En otras palabras, nuestro derecho a la igualdad y no discriminación se queda en el nivel de la mera formalidad, no contamos con herramientas mínimas (también de dominio público) que nos permitan hacer exigible ese derecho en distintos lugares (no exclusivamente tribunales) y momentos. Para muestra un botón: la educación hasta ciertos niveles es obligatoria en México, sin embargo, se ha descuidado en todos los sentidos la calidad de la misma propiciando una desigualdad entre el servicio que brindan las escuelas públicas de las privadas. El argumento más recurrente es “en la escuela privada se exige porque se paga”, pues ¡oh sorpresa!, la escuela pública también se paga y se paga con fondos públicos,  ¿por qué aceptar entonces que una tuviera más beneficios para las y los estudiantes? ¿Esto es discriminación? Desde luego, surge, entre otras razones, por la deficiencia en el servicio público y también por la falta de información y de participación de la población, en la toma de decisiones del poder público, que se relacionan con el rubro “educación”.

La cuestión es que, si preguntamos a padres y madres de familia si resienten tal discriminación, probablemente ni siquiera haya pasado por su mente esa posibilidad; esto, pensando en quienes no tienen un conocimiento que les permita identificar y valorar el problema, que son la mayoría en México (de acuerdo a datos del INEGI, sólo el 2% de la población ingresa a un nivel de educación superior).

Y luego se combinan las problemáticas, pues si nos asomamos a las estadísticas que indican el nivel de formación con base en el sexo, encontraremos que, conforme se incrementa el nivel educativo, se reducen las posibilidades de acceso de algunos grupos como las mujeres (debido a las tareas de género que se les asignan) o bien, las personas con escasos recursos (debido a un contexto material). Esto sigue siendo discriminación y, en teoría, es tan sencillo el concepto –jurídico- que cualquier persona debería poder identificar que se trata de tal; pero, sucede justamente lo contrario, el grueso de la población no sólo no logra advertir en qué momento está siendo víctima de discriminación, sino que, muchas veces se crean argumentos generalizados que justifican tal condición (como la de “en la escuela privada se exige porque se paga”).

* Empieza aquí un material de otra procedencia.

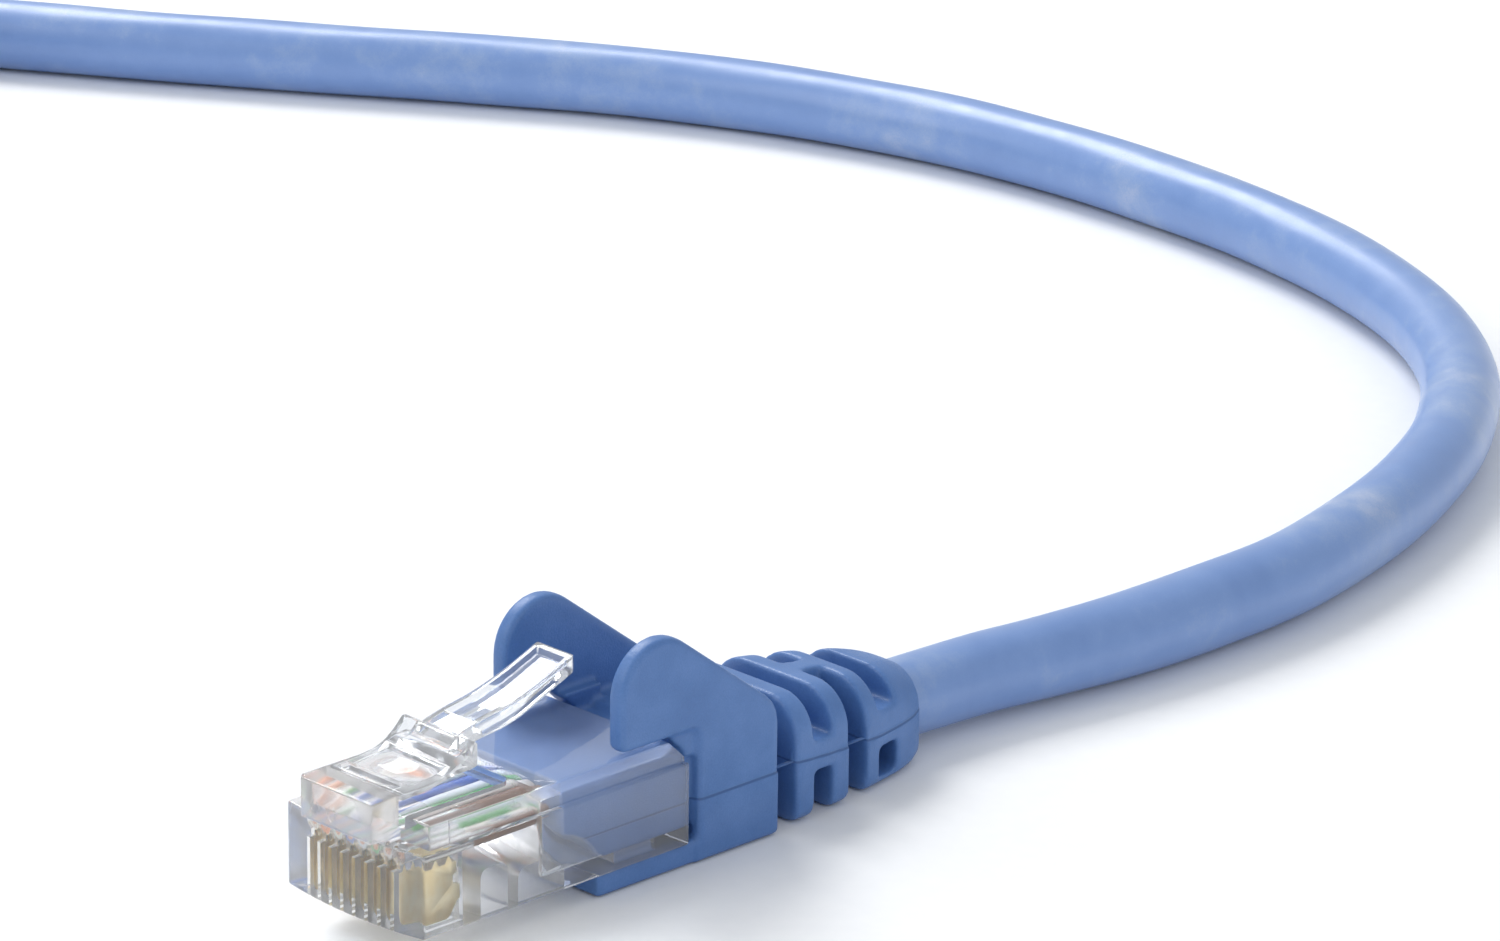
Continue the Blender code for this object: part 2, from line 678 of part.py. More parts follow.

No nos extrañe entonces que, cuando intentamos complejizar un poco más el concepto, motivando las reflexiones, por ejemplo, sobre la discriminación por razones de género, el resultado sea muchas veces contraproducente: como la conclusión a la que llegan muchas personas consistente en que para garantizar la igualdad entre hombres y mujeres es necesario no hacer distinciones y, por lo mismo, refutan fehacientemente las acciones afirmativas. La distinción es necesaria siempre que las condiciones sean desiguales, de otro modo estaría ignorando que las personas se encuentran realmente en desventaja. Y esto es muy simple de entender en ámbitos domésticos, no pediríamos a nuestra hija o hijo de tres años de edad las mismas tareas que a alguien de 15 años de edad, solo con el propósito de garantizar la “igualdad”,  es sin duda un absurdo.

Ahora bien, ¿qué puede hacer alguien que ha sido tratada/o de forma discriminatoria?, alguien de quien se ignoró su desventaja y se le excluyó o restringió su derecho injustificadamente. Tendría que contar con alguna vía de reclamo y si ya existe, lo menos que se espera es que alguien le diga que existe (en este caso la autoridad) y cómo funciona.

Con esto regreso al problema, las personas de a pie, las que están alejadas del mundo jurídico resienten la discriminación, pero no saben cómo identificarla ni qué hacer para combatirla (prevenirla o detenerla); tal vez es tarea de las y los abogados hacer el concepto un poco más entendible, refrescar y simplificar al derecho en su lenguaje para, de este modo, convertirlo en una herramienta útil para la transformación social.